Would you print the material exactly, starting at its first line and ending at the line holding "return SEAL_RUCK *"?

»»

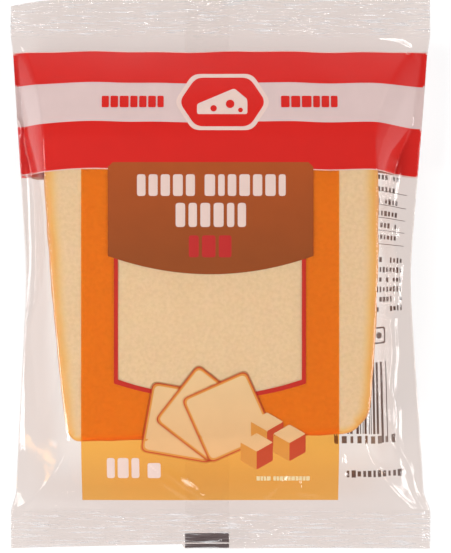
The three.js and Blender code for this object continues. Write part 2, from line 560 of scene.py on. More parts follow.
def seal_crackle(x, y):
    """The jaws leave the seal a little puckered along its ribs."""
    long_ruck = noise.noise(Vector((x / 9, y / 1.9, 9)))
    spot = noise.noise(Vector((x / 2.2, y / 1.5, 5)))
    return SEAL_RUCK * long_ruck + SEAL_SPOT * spot


def web_plan(w, v):
    """How far across the tube a point of the flat web lies, and where that is in plan."""
    u = w if w <= FLAT_HALF else 2 * FLAT_HALF - w
    return u, web_x(u, v), v - web_droop(u, v)


def web_place(w, v):
    """Where a point of the flat web lies on the tube: w goes round it, and v along it."""
    front = w <= FLAT_HALF
    u, x, y = web_plan(w, v)
    from_fold = FLAT_HALF - abs(u)
    past = past_block(x, y)
    full = fullness(x, y, past)
    end = 1 if y > 0 else -1
    into_seal = clamp((abs(v) - SEAL_ROOT) / SEAL_DEPTH)
    wave = SEAL_WAVE * math.sin(2 * math.pi * x / SEAL_WAVE_LENGTH + SEAL_WAVE_PHASE[end])
    middle = lerp(MIDDLE_LEVEL, SEAL_LEVEL, past**2) - SEAL_DROOP * into_seal + wave * past**3
    middle += seal_crackle(x, v) * smooth((abs(v) - SEAL_ROOT + 1.5) / 2)
    apart = SHEETS_APART * clamp(from_fold / FOLD_ROUND)
    parted = ruffle(x, y, past, full, front) * smooth(full * FULL_SPREAD)
    parted *= clamp(from_fold / FOLD_CALM)
    if front:
        level = lerp(middle + apart, FILM_TOP, full) + parted + welt(x, y)
        level += crease_lift(x, y) * smooth((SEAL_ROOT + 1 - abs(v)) / 2)
        level = min(level, pack_high.z - HEADROOM)
    else:
        level = max(lerp(middle - apart, FILM_BED, full) + parted * (1 - full), FILM_BED)
    if end > 0:
        corner = clamp((SHORT_CORNER_REACH - FLAT_HALF - x) / SHORT_CORNER_REACH)
        y -= SHORT_CORNER_DEPTH * corner**2 * into_seal
    else:
        y += CUT_RISE * into_seal * clamp((x + FLAT_HALF) / (CUT_STEP + FLAT_HALF)) * (x < CUT_STEP)
    return x, y, level


def looseness(w, v):
    """0 where the film lies on the cheese, 1 where it stands well clear of it."""
    _, x, y = web_plan(w, v)
    return 1 - smooth(fullness(x, y, past_block(x, y)) * FULL_SPREAD - (FULL_SPREAD - 1))


def stepped(zones, end):
    """Places from the first zone's start to the end, each zone being its start and its step."""
    places = []
    stops = [start for start, _ in zones[1:]] + [end]
    for (start, step), stop in zip(zones, stops):
        count = max(1, round(abs(stop - start) / step))
        places += [lerp(start, stop, k / count) for k in range(count)]
    return places + [end]


RIB_ROWS = 4  # the mesh's rows to a rib of the seals
rib_step = RIB_PITCH / RIB_ROWS
film_columns = stepped(
    [
        (-FLAT_HALF, 0.42), (-45.5, 1.25), (-20.5, 0.62), (-4.5, 1.2),
        (12, 0.62), (24.2, 1.2), (33.5, 0.7), (43.5, 0.42),
    ],
    FLAT_HALF,
)
film_rows = stepped(
    [(-HALF_LENGTH, rib_step), (-SEAL_ROOT, 0.6), (-46, 0.95), (39, 0.8), (SEAL_ROOT, rib_step)],
    HALF_LENGTH,
)
web_columns = film_columns + [2 * FLAT_HALF - u for u in reversed(film_columns)][1:]
WEB_SPAN = 250.0  # the web's unwrapped map is this many millimetres to the unit
OFF_THE_WEB = (2.0, 2.0)  # where the map has the cut ends, which carry no print


def square(left, bottom, right, top):
    return [(left, bottom), (right, bottom), (right, top), (left, top)]


def web_map(w, v):
    return (w + FLAT_HALF) / WEB_SPAN, (v + HALF_LENGTH) / WEB_SPAN


def crimp_depth(w, v):
    """The jaws bite unevenly along a seal."""
    return 0.65 + 0.5 * noise.noise(Vector((w / 9, v / 5, 2)))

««

Reply to the exercise:
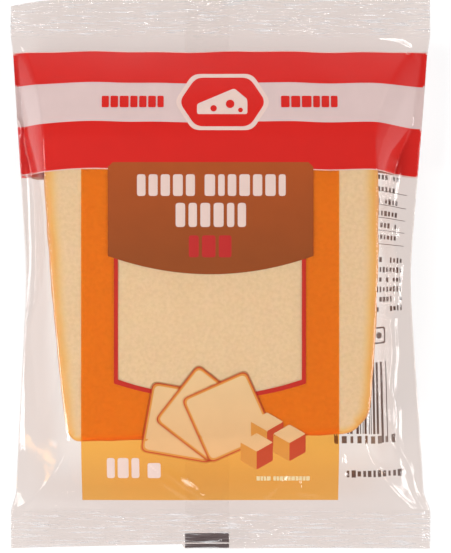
The three.js and Blender code for this object continues. Write part 2, from line 560 of scene.py on. More parts follow.
def seal_crackle(x, y):
    """The jaws leave the seal a little puckered along its ribs."""
    long_ruck = noise.noise(Vector((x / 9, y / 1.9, 9)))
    spot = noise.noise(Vector((x / 2.2, y / 1.5, 5)))
    return SEAL_RUCK * long_ruck + SEAL_SPOT * spot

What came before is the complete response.